▸ **Stated task**
Pull every line that holds the word "Blender" from the entries.
**** Task data
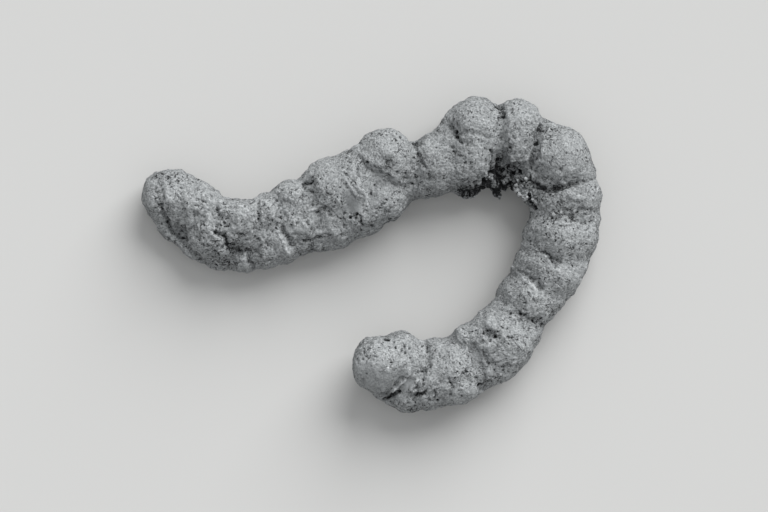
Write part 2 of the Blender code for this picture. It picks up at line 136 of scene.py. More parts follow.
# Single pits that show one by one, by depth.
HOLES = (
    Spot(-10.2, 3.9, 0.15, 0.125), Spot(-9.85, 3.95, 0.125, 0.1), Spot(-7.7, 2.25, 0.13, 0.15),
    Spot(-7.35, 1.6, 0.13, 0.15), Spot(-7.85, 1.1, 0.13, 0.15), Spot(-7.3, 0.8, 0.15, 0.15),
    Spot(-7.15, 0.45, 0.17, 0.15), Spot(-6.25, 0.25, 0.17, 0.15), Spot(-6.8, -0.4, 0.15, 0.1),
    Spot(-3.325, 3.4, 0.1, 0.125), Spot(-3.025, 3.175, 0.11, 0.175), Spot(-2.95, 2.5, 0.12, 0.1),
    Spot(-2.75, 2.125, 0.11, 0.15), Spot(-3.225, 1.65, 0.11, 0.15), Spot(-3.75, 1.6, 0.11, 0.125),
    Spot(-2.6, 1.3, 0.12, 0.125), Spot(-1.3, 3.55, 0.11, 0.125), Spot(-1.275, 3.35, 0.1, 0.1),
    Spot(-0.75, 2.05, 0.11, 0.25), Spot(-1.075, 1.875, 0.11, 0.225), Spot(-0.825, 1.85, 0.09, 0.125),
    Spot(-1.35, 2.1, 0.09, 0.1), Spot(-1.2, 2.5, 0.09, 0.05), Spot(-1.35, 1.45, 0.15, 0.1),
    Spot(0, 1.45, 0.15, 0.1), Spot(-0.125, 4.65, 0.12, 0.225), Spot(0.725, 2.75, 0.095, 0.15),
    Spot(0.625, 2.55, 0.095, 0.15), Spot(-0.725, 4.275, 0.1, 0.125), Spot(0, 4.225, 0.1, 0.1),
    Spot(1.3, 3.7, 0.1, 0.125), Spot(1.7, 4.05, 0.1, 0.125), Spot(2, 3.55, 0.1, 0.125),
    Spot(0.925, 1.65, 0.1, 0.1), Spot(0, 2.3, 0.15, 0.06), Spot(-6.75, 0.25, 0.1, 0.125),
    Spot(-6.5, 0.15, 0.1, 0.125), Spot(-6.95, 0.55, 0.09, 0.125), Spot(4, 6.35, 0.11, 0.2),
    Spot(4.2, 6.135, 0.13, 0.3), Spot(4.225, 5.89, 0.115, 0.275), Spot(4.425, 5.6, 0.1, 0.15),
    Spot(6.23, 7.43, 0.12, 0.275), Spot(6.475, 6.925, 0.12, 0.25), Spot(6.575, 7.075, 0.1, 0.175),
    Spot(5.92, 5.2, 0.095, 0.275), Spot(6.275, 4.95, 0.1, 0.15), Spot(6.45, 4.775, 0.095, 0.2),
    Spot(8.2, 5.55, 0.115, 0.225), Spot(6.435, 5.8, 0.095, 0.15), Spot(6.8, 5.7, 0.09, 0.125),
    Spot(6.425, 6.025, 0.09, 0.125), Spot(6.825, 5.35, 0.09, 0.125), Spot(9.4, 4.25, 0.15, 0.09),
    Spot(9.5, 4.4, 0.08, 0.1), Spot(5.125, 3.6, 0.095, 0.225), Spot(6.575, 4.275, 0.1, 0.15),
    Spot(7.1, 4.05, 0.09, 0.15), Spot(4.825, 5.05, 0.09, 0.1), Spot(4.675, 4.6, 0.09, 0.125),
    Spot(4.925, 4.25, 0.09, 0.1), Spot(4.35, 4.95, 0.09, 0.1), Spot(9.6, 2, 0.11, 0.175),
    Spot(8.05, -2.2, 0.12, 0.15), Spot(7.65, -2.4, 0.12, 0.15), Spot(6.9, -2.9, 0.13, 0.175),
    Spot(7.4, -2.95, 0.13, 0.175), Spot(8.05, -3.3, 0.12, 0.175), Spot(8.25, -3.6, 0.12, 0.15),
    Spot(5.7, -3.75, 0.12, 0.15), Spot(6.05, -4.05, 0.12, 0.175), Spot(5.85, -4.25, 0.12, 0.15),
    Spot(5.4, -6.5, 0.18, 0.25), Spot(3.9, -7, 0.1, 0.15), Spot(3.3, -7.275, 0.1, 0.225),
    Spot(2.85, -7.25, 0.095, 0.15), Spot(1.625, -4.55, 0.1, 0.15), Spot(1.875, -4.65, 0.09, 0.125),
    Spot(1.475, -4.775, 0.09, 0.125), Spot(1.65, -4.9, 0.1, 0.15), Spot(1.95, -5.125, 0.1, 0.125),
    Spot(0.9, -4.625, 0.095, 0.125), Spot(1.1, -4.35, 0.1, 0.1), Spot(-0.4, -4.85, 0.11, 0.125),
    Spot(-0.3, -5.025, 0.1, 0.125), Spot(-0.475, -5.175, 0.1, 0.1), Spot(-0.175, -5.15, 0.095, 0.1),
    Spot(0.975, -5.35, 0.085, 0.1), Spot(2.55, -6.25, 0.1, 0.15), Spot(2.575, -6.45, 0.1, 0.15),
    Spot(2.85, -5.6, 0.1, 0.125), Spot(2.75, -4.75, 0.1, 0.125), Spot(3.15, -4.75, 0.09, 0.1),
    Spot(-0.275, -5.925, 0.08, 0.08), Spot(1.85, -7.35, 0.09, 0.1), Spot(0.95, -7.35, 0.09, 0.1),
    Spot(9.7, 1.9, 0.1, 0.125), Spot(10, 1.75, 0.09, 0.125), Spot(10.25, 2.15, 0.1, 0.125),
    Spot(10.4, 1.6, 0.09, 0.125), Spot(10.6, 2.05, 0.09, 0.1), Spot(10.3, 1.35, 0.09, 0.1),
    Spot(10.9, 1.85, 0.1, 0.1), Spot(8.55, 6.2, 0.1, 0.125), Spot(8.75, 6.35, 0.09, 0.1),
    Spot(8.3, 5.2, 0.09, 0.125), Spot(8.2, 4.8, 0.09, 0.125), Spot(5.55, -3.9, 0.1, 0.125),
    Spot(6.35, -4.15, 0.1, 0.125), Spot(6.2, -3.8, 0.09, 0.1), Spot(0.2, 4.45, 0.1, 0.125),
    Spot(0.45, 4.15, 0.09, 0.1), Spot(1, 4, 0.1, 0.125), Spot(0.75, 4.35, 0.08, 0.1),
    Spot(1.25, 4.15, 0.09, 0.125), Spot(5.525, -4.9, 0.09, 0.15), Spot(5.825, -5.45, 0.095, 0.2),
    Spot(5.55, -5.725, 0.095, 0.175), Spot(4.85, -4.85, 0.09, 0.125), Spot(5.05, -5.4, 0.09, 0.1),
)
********
**** Task data
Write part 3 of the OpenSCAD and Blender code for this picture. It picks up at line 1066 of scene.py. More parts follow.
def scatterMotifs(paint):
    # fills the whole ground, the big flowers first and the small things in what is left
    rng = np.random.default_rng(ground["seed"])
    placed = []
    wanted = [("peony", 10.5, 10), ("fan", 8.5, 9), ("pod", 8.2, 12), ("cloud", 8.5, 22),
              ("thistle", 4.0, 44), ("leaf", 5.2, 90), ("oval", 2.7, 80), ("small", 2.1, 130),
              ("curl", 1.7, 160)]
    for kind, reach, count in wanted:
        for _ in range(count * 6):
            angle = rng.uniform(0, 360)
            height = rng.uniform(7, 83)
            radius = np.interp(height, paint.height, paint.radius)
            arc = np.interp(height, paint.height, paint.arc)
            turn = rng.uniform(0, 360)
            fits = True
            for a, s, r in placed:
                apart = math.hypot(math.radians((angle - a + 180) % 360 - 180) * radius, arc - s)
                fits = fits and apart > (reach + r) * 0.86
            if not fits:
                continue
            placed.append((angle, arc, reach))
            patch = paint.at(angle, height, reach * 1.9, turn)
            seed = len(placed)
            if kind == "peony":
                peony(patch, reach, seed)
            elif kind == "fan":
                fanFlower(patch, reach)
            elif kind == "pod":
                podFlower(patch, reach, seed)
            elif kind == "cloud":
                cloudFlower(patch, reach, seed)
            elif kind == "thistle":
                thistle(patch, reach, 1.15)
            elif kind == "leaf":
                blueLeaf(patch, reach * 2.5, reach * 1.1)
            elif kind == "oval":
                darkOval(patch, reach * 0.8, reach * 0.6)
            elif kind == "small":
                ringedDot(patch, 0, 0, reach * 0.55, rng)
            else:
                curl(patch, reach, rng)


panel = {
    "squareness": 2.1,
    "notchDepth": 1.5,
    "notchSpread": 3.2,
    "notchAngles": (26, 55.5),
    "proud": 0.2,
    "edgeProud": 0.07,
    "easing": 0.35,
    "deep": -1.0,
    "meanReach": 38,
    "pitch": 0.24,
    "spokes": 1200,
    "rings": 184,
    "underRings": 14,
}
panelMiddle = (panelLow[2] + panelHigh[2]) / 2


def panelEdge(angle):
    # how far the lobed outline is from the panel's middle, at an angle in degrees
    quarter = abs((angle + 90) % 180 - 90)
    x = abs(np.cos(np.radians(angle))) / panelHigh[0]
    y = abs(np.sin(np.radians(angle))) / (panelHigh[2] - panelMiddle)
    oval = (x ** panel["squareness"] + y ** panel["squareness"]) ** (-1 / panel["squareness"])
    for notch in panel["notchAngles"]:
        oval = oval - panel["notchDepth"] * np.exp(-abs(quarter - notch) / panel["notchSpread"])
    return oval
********
▸ **Response to this task**
Write part 2 of the Blender code for this picture. It picks up at line 136 of scene.py. More parts follow.
Write part 3 of the OpenSCAD and Blender code for this picture. It picks up at line 1066 of scene.py. More parts follow.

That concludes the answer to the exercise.